**DATASET SECTION**.
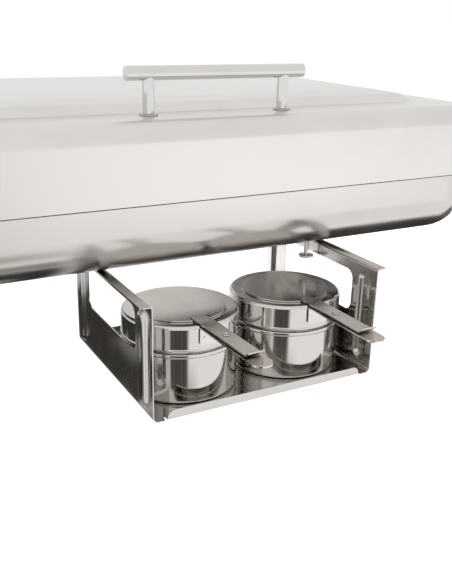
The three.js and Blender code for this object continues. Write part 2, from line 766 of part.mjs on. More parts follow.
// The lower strip: a bracket down the lid's front wall and a straight grip with a round tip.
function handleStrip() {
  const half = STRIP_WIDTH / 2;
  const start = -LID_RADIUS - GAP;
  const tip = -STRIP_REACH + half;
  const shape = new THREE.Shape();
  shape.moveTo(half, start);
  shape.lineTo(-half, start);
  shape.lineTo(-half, tip);
  shape.absarc(0, tip, half, Math.PI, Math.PI * 2);
  const grip = plate(shape, LID_TOP - STRIP_THICK, LID_TOP, 10);
  const low = [-half, start - STRIP_THICK, LID_TOP - BRACKET_DROP];
  const bracket = box(low, [half, start, LID_TOP]);
  const hole = post(RIVET_SHANK + GAP, LID_TOP - 3, LID_TOP + 1).translate(0, -PIVOT_REACH, 0);
  return cut(join(grip, bracket), hole);
}

// The shutter: a disc with two slits beside the root of a raised tongue, which ends in a thumb tab.
function shutter() {
  const half = TONGUE_WIDTH / 2;
  const low = LID_TOP + GAP;
  const tongueLow = low + TONGUE_STEP;
  const slitInner = -SHUTTER_RADIUS + SLIT_DEPTH;
  const disc = post(SHUTTER_RADIUS, low, low + STRIP_THICK, ROUND);
  const slot = half + SLIT_WIDTH;
  const notch = box([-slot, -SHUTTER_RADIUS - 1, low - 1], [slot, slitInner, low + 3]);
  const tongue = box([-half, -TONGUE_REACH, tongueLow], [half, slitInner + 6, tongueLow + STRIP_THICK]);
  const tab = box([-half, -THUMB_TAB, 0], [half, 0, STRIP_THICK]);
  tab.rotateX(THREE.MathUtils.degToRad(-THUMB_ANGLE)).translate(0, -TONGUE_REACH + 0.4, tongueLow);
  const hole = post(RIVET_SHANK + GAP, low - 1, low + 5).translate(0, -PIVOT_REACH, 0);
  return cut(join(cut(disc, notch), tongue, tab), hole);
}

function pivotRivet() {
  const under = LID_TOP - STRIP_THICK - GAP / 2;
  const over = LID_TOP + GAP + TONGUE_STEP + STRIP_THICK + GAP / 2;
  const profile = [
    [0, under - 1.2],
    [RIVET_HEAD - 0.8, under - 1.2],
    [RIVET_HEAD, under - 0.5],
    [RIVET_HEAD, under],
    [RIVET_SHANK, under],
    [RIVET_SHANK, over],
    [RIVET_HEAD, over],
    [RIVET_HEAD - 0.3, over + 0.9],
    [RIVET_HEAD - 1.4, over + 1.6],
    [0, over + 1.9],
  ];
  return turned(profile, SMALL_ROUND);
}

BURNERS.forEach(({ side, x, y, turn }) => {
  const burner = groupAt(rack, x - RACK_WIDTH / 2, y, RACK_SHEET + GAP, turn);
  addPiece(burner, `burner_cup_${side}`, burnerCup(), chrome);
  addPiece(burner, `burner_lid_${side}`, burnerLid(), chrome);
  addPiece(burner, `handle_strip_${side}`, handleStrip(), satinSteel);
  addPiece(burner, `shutter_${side}`, shutter(), satinSteel);
  const pivot = groupAt(burner, 0, -PIVOT_REACH, 0);
  const washerLow = LID_TOP + 0.15;
  const washerHigh = LID_TOP + GAP + TONGUE_STEP - 0.15;
  const washer = ringWasher(RIVET_HEAD + 0.6, RIVET_SHANK + GAP, washerLow, washerHigh);
  addPiece(pivot, `pivot_washer_${side}`, washer, screwSteel);
  addPiece(pivot, `pivot_rivet_${side}`, pivotRivet(), screwSteel);
});

export default chafingDish;
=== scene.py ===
"""Looks for a chafing dish with its fuel rack half pulled out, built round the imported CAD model.

Shapes are given in millimetres about a place taken from the CAD model's boxes, and are made in metres.
"""

import json
import math

import bmesh
import bpy
from mathutils import Matrix, Vector
from mathutils.geometry import delaunay_2d_cdt


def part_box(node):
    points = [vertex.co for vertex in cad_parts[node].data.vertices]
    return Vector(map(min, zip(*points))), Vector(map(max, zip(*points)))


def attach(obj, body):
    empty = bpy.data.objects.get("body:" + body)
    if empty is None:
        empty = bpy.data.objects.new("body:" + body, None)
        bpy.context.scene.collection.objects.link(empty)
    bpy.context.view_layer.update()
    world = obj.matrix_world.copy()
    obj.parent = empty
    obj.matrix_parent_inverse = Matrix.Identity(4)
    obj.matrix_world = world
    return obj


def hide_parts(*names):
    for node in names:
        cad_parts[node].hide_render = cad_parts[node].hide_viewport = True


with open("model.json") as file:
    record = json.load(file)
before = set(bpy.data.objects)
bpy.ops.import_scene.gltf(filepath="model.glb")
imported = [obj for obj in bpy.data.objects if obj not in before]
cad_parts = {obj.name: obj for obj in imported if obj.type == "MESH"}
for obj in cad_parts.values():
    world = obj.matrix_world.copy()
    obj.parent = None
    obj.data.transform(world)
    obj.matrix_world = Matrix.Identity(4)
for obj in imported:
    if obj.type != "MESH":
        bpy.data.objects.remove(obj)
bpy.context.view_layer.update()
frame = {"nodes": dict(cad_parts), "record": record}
scene = bpy.context.scene

MM = 0.001
SIDES = ("left", "right")
ENDS = ("front", "back")

# ---- materials ----

STEEL = (0.61, 0.588, 0.567)
# The lid's colour is a lighter copy of the pan's steel: painted light that makes the lid read brighter than
# the pan.
LIT_LID_STEEL = (0.70, 0.68, 0.658)
CLOUD_SCALE = 22
GRAIN_SCALE = 900
WAVE_SCALE = 14
SPECK_SCALE = 1400
CLOUD_SHADE = 0.94  # of the colour, where the cloud is darkest


def new_material(name):
    material = bpy.data.materials.new(name)
    material.use_nodes = True
    nodes = material.node_tree.nodes
    return material, nodes, material.node_tree.links, nodes["Principled BSDF"]


def noise(nodes, links, scale, stretch=(1, 1, 1), detail=3):
    """A noise over the piece itself, stretched along an axis by a small number there."""
    place = nodes.new("ShaderNodeTexCoord")
    mapping = nodes.new("ShaderNodeMapping")
    mapping.inputs["Scale"].default_value = stretch
    texture = nodes.new("ShaderNodeTexNoise")
    texture.inputs["Scale"].default_value = scale
    texture.inputs["Detail"].default_value = detail
    links.new(place.outputs["Object"], mapping.inputs["Vector"])
    links.new(mapping.outputs["Vector"], texture.inputs["Vector"])
    return texture.outputs["Fac"]


def ranged(nodes, links, value, low, high, start=0.3, stop=0.7):
    node = nodes.new("ShaderNodeMapRange")
    node.inputs["From Min"].default_value = start
    node.inputs["From Max"].default_value = stop
    node.inputs["To Min"].default_value = low
    node.inputs["To Max"].default_value = high
    links.new(value, node.inputs["Value"])
    return node.outputs["Result"]


def bumped(nodes, links, height, depth, below=None):
    node = nodes.new("ShaderNodeBump")
    node.inputs["Strength"].default_value = 1.0
    node.inputs["Distance"].default_value = depth
    links.new(height, node.inputs["Height"])
    if below is not None:
        links.new(below, node.inputs["Normal"])
    return node.outputs["Normal"]


def tinted(nodes, links, value, dark, light):
    node = nodes.new("ShaderNodeMix")
    node.data_type = "RGBA"
    node.inputs["A"].default_value = (*dark, 1)
    node.inputs["B"].default_value = (*light, 1)
    links.new(value, node.inputs["Factor"])
    return node.outputs["Result"]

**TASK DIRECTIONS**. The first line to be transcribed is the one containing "side, x, y, turn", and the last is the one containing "bpy.context.scene.collection.objects.link(empty)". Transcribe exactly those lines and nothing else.

**REPLY**.
BURNERS.forEach(({ side, x, y, turn }) => {
  const burner = groupAt(rack, x - RACK_WIDTH / 2, y, RACK_SHEET + GAP, turn);
  addPiece(burner, `burner_cup_${side}`, burnerCup(), chrome);
  addPiece(burner, `burner_lid_${side}`, burnerLid(), chrome);
  addPiece(burner, `handle_strip_${side}`, handleStrip(), satinSteel);
  addPiece(burner, `shutter_${side}`, shutter(), satinSteel);
  const pivot = groupAt(burner, 0, -PIVOT_REACH, 0);
  const washerLow = LID_TOP + 0.15;
  const washerHigh = LID_TOP + GAP + TONGUE_STEP - 0.15;
  const washer = ringWasher(RIVET_HEAD + 0.6, RIVET_SHANK + GAP, washerLow, washerHigh);
  addPiece(pivot, `pivot_washer_${side}`, washer, screwSteel);
  addPiece(pivot, `pivot_rivet_${side}`, pivotRivet(), screwSteel);
});

export default chafingDish;
=== scene.py ===
"""Looks for a chafing dish with its fuel rack half pulled out, built round the imported CAD model.

Shapes are given in millimetres about a place taken from the CAD model's boxes, and are made in metres.
"""

import json
import math

import bmesh
import bpy
from mathutils import Matrix, Vector
from mathutils.geometry import delaunay_2d_cdt


def part_box(node):
    points = [vertex.co for vertex in cad_parts[node].data.vertices]
    return Vector(map(min, zip(*points))), Vector(map(max, zip(*points)))


def attach(obj, body):
    empty = bpy.data.objects.get("body:" + body)
    if empty is None:
        empty = bpy.data.objects.new("body:" + body, None)
        bpy.context.scene.collection.objects.link(empty)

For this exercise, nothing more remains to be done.